On Thu, 4 Oct 2012, Kenneth Zadeck wrote:

There are a bunch of ways to skin the cat.

1) we can define the extra mode.
2) if we get rid of the mode inside the wide int and replace it with an explicit precision and bitsize, then we can just make the size of the buffer twice as big as the analysis of the modes indicates. 3) or we can leave your code in a form that uses 2 wide ints. my current patch (which i have not gotten working yet) changes this to use the mul_full call, but it could be changed.

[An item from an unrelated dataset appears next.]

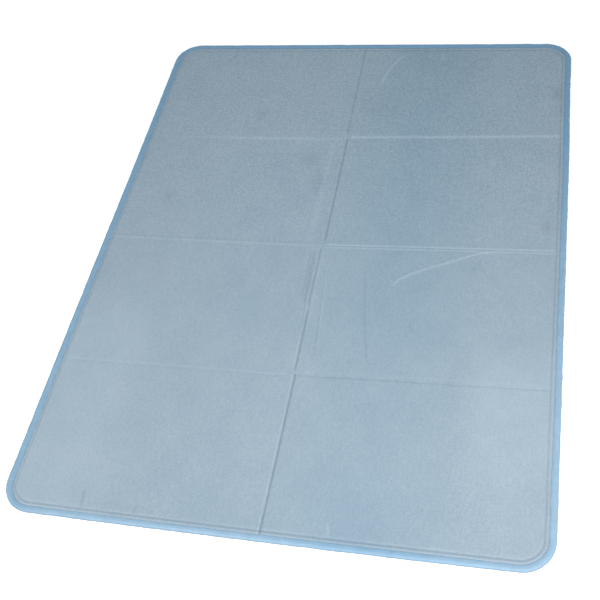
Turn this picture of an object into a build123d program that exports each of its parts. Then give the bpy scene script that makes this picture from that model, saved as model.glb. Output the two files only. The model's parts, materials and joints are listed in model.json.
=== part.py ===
"""A thin cooling mat that folds along its creases into a pack of eight panels.

The mat is two columns of four panels. Each panel is a face cloth and a back cloth with a
foam pad and a sealed gel pack between them. A tape binds the outer edge, held by two rows
of stitches. Millimetres, +Z up, origin at the middle of the underside, near edge at -Y.

The centre crease and the middle cross crease are single folds. The other two cross creases
are strips that go round the mat once it is doubled, so each has a fold at either side.
"""

from build123d import *
import os

os.makedirs("parts", exist_ok=True)

# Outside of the mat
WIDTH = 900.0
LENGTH = 1200.0
THICK = 7.0
CORNER_R = 55.0

# Folds
GAP = 0.3  # clearance between neighbouring panels, and between layers once folded
CREASE_Y = LENGTH / 4  # middle of the near and far crease strips, from the centre
STRIP_W = 2 * (THICK + GAP)  # width of a crease strip, which spans a doubled panel

# Edge tape, a folded C that holds the margins of both cloths
TAPE_W = 10.0
TAPE = 0.8
TAPE_SIDE = 1.6
TAPE_ROUND = 3.0

# Cloths
CLOTH = 0.8
MARGIN_INSET = 3.0  # outer edge of the cloths and the foam, inside the tape
FIELD_INSET = TAPE_W + GAP  # where a cloth steps out from between the tape's legs

# Stitch lines
THREAD_W = 0.8
THREAD_H = 0.4
TAPE_STITCH_INSET = 8.4
QUILT_STITCH_INSET = 17.0

# Gel packs
PACK_H = 3.2
PACK_CREASE_MARGIN = 14.0
PACK_EDGE_MARGIN = 24.0
PACK_CORNER_R = 20.0
PACK_WELD_W = 6.0
PACK_WELD_H = 0.6
PACK_FILM = 0.3
PACK_CLEARANCE = 0.3

BEYOND = 20.0  # how far a cutting box runs past the outside of the mat
FIELD_TOP = THICK - CLOTH  # underside of the face cloth over the panels
PACK_Z = FIELD_TOP - PACK_H

# Where each row of panels and each crease strip starts and ends along the mat
PANEL_ROWS = {
    "1": (-LENGTH / 2 - BEYOND, -CREASE_Y - STRIP_W / 2 - GAP / 2),
    "2": (-CREASE_Y + STRIP_W / 2 + GAP / 2, -GAP / 2),
    "3": (GAP / 2, CREASE_Y - STRIP_W / 2 - GAP / 2),
    "4": (CREASE_Y + STRIP_W / 2 + GAP / 2, LENGTH / 2 + BEYOND),
}
STRIP_ROWS = {
    "12": (-CREASE_Y - (STRIP_W - GAP) / 2, -CREASE_Y + (STRIP_W - GAP) / 2),
    "34": (CREASE_Y - (STRIP_W - GAP) / 2, CREASE_Y + (STRIP_W - GAP) / 2),
}
SIDES = {"r": 1, "l": -1}


def slab(inset, bottom, top):
    """A plate of the mat's rounded outline, drawn in by an inset on every side."""
    outline = RectangleRounded(WIDTH - 2 * inset, LENGTH - 2 * inset, CORNER_R - inset)
    return extrude(Pos(0, 0, bottom) * outline, top - bottom)


def ring(outer, inner, bottom, top):
    """A band that follows the outline, between two insets."""
    return slab(outer, bottom, top) - slab(inner, bottom, top)


def stitch_line(inset, bottom):
    """One run of thread, which lies flush in a cloth or tape."""
    return ring(inset - THREAD_W / 2, inset + THREAD_W / 2, bottom, bottom + THREAD_H)


def tape_stitches():
    """The top and bottom thread that close the tape."""
    return [stitch_line(TAPE_STITCH_INSET, z) for z in (THICK - THREAD_H, 0)]


def quilt_stitches():
    """The top and bottom thread that hold the cloths together beside the tape."""
    return [stitch_line(QUILT_STITCH_INSET, z) for z in (THICK - THREAD_H, 0)]


def edge_tape():
    """The binding all round the mat, with a rounded outer side and a slot for the cloths."""
    whole = slab(0, 0, THICK)
    rims = [whole.faces().sort_by(Axis.Z)[i].edges() for i in (0, -1)]
    whole = fillet(rims[0] + rims[1], TAPE_ROUND)
    slot = slab(TAPE_SIDE, TAPE, THICK - TAPE)
    return whole - slab(TAPE_W, 0, THICK) - slot


def back_cloth():
    """The lower cloth, whose margin steps up into the tape."""
    margin = ring(MARGIN_INSET, FIELD_INSET + CLOTH, TAPE, TAPE + CLOTH)
    return slab(FIELD_INSET, 0, CLOTH) + margin


def face_cloth():
    """The upper cloth, whose margin steps down into the tape."""
    top = THICK - TAPE
    margin = ring(MARGIN_INSET, FIELD_INSET + CLOTH, top - CLOTH, top)
    return slab(FIELD_INSET, THICK - CLOTH, THICK) + margin


def foam():
    """The pad between the cloths, with a tongue that runs out into the tape."""
    tongue = slab(MARGIN_INSET, TAPE + CLOTH, THICK - TAPE - CLOTH)
    return tongue + slab(FIELD_INSET + CLOTH, CLOTH, FIELD_TOP)


def crease_strip():
    """Both cloths pressed together along a crease, in one flexible thickness."""
    return slab(FIELD_INSET, 0, THICK) + slab(MARGIN_INSET, TAPE, THICK - TAPE)


def cell(side, low, high):
    """The box that cuts one panel or strip out of a layer, on one side of the centre."""
    across = WIDTH / 2 + BEYOND - GAP / 2
    middle = Pos(side * (GAP / 2 + across / 2), (low + high) / 2, THICK / 2)
    return middle * Box(across, high - low, THICK + BEYOND)


def pack_block(side, low, high, inset, bottom, top):
    """A rounded block in the plan of a panel's gel pack, drawn in by an inset."""
    outside = LENGTH / 2 - PACK_EDGE_MARGIN
    near = max(low + PACK_CREASE_MARGIN, -outside)
    far = min(high - PACK_CREASE_MARGIN, outside)
    across = WIDTH / 2 - PACK_CREASE_MARGIN - PACK_EDGE_MARGIN
    centre_x = side * (PACK_CREASE_MARGIN + across / 2)
    plan = RectangleRounded(across - 2 * inset, far - near - 2 * inset, PACK_CORNER_R - inset)
    return extrude(Pos(centre_x, (near + far) / 2, bottom) * plan, top - bottom)


def gel_pack(side, low, high):
    """A welded film pouch with a flat seam round it, and the gel inside, as two solids."""
    top = PACK_Z + PACK_H
    seam = pack_block(side, low, high, PACK_CLEARANCE, PACK_Z, PACK_Z + PACK_WELD_H)
    pouch = pack_block(side, low, high, PACK_WELD_W, PACK_Z, top)
    wall = PACK_WELD_W + PACK_FILM
    gel = pack_block(side, low, high, wall, PACK_Z + PACK_FILM, top - PACK_FILM)
    return [seam + pouch - gel, gel]


def save(name, *solids):
    """Write one node from one or more solids."""
    shape = solids[0] if len(solids) == 1 else Compound(children=list(solids))
    export_step(shape, f"parts/{name}.step")


def cut(layer, box):
    """The single solid of a layer that lies inside a box."""
    return (layer & box).solids()[0]


tape_threads = tape_stitches()
quilt_threads = quilt_stitches()
plain_tape = edge_tape()
tape = plain_tape - tape_threads[0] - tape_threads[1]
face = face_cloth() - quilt_threads[0]
back = back_cloth() - quilt_threads[1]
pad = foam()
strip = crease_strip()

for side_name, side in SIDES.items():
    for row, (low, high) in PANEL_ROWS.items():
        panel = side_name + row
        box = cell(side, low, high)
        pocket = pack_block(side, low, high, 0, PACK_Z, FIELD_TOP)
        save(f"face_cloth_{panel}", cut(face, box))
        save(f"back_cloth_{panel}", cut(back, box))
        save(f"foam_pad_{panel}", cut(pad, box) - pocket)
        save(f"gel_pack_{panel}", *gel_pack(side, low, high))
        save(f"edge_binding_{panel}", cut(tape, box))
        threads = [cut(line, box) for line in tape_threads + quilt_threads]
        save(f"edge_stitching_{panel}", *threads)
    for row, (low, high) in STRIP_ROWS.items():
        box = cell(side, low, high)
        save(f"crease_strip_{side_name}{row}", cut(strip, box))
        save(f"crease_binding_{side_name}{row}", cut(plain_tape, box))
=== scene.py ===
"""The looks of a folding cooling mat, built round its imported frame.

The mat is drawn flat first, on a plan with square corners, and the plan is then rounded and
given the slight bow of a soft mat. Every layer uses that one plan and one relief, so cloth,
tape and thread meet without gaps, also where two panels meet.
"""

import json
import logging
import math
from dataclasses import dataclass, field
from enum import Enum
from typing import Callable

import bpy
import numpy as np
from mathutils import Matrix, Vector


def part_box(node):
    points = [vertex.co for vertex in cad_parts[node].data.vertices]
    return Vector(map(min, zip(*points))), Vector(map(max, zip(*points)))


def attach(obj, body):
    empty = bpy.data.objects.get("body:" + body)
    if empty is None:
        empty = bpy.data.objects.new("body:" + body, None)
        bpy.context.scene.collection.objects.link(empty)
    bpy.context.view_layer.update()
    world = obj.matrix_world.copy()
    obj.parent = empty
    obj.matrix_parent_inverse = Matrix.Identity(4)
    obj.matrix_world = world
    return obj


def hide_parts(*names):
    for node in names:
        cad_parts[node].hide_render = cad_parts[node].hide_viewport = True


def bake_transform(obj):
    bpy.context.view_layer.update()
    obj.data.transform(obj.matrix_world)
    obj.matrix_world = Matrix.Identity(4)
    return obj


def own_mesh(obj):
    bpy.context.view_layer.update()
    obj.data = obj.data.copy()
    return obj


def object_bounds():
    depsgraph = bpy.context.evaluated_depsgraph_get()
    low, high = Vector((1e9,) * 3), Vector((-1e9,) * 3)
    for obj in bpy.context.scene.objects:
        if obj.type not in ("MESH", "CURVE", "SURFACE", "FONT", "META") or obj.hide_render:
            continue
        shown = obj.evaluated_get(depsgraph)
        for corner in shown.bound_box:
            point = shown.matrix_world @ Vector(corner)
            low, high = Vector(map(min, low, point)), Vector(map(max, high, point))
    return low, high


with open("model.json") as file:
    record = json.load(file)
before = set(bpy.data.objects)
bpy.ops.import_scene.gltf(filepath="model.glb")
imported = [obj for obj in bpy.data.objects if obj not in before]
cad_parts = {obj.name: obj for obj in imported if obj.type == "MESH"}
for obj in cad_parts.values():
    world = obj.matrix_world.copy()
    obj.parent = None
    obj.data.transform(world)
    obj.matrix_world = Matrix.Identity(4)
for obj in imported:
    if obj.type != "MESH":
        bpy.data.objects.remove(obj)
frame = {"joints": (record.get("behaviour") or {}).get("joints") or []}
CAD_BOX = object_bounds()
LOG = logging.getLogger("cooling_mat")
MM = 0.001
DRAWN_BELOW = 2.5
Array = np.ndarray


def smooth(value: Array) -> Array:
    """Ease from 0 to 1 as a value goes from 0 to 1."""
    value = np.clip(value, 0.0, 1.0)
    return value * value * (3.0 - 2.0 * value)


def hump(distance: Array, width: float) -> Array:
    """A rounded bump, 1 at no distance and nearly 0 two widths away."""
    return np.exp(-((distance / width) ** 2))


def ripples(x: Array, y: Array, length: float, seed: int, count: int = 14) -> Array:
    """Even, seeded waves that run in all directions.

    Args:
        x: Places across, in millimetres.
        y: Places along, in millimetres.
        length: The usual distance from crest to crest, in millimetres.
        seed: The seed of the waves' directions and phases.
        count: How many waves are added up.

    Returns:
        Heights, mostly between -1 and 1.
    """
    draw = np.random.RandomState(seed)
    total = np.zeros(np.broadcast(x, y).shape)
    for _ in range(count):
        turn, phase = draw.uniform(0, 2 * math.pi, 2)
        pace = 2 * math.pi / (length * draw.uniform(0.65, 1.5))
        total += np.sin(pace * (x * math.cos(turn) + y * math.sin(turn)) + phase)
    return total / math.sqrt(2 * count)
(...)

It is much simpler that the existing code.

Thanks, we are exactly on the same page :-)

i do not see how templates offer any solution at all. the wide int code really needs to have something valid to indicate the length of the object, and if there is no mode that big, the code will ice.

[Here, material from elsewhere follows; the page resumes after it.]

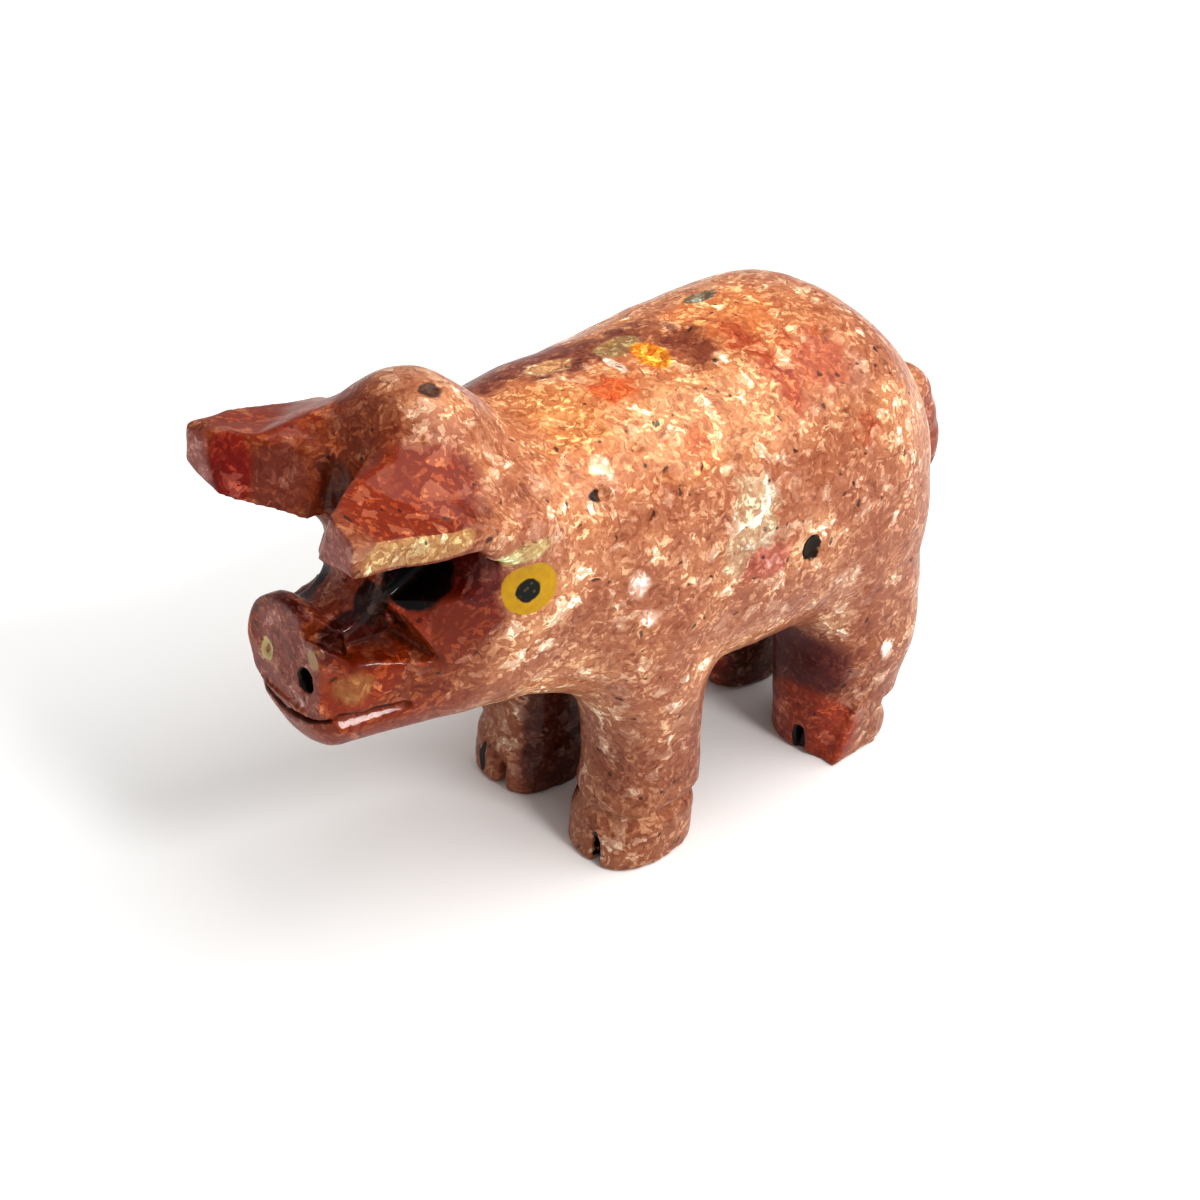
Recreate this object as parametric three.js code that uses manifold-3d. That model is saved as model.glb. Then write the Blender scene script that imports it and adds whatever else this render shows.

It would be possible to define the regular wide_int taking into account only valid modes, and only use the dummy larger modes in very specific circumstances, where the template parameter would somehow indicate the last mode that may appear in it. This is not a recommendation at all, just an explanation of why templates might have had something to do with it.

my personal feeling is that range analysis is quite useful for small integers and not so much as the values get larger. The only really large integer constants that you are likely to find in real code are encryption keys,

Note that gcc regularly decides to use unsigned types where the code is signed, so a "small" constant like -1 can be huge.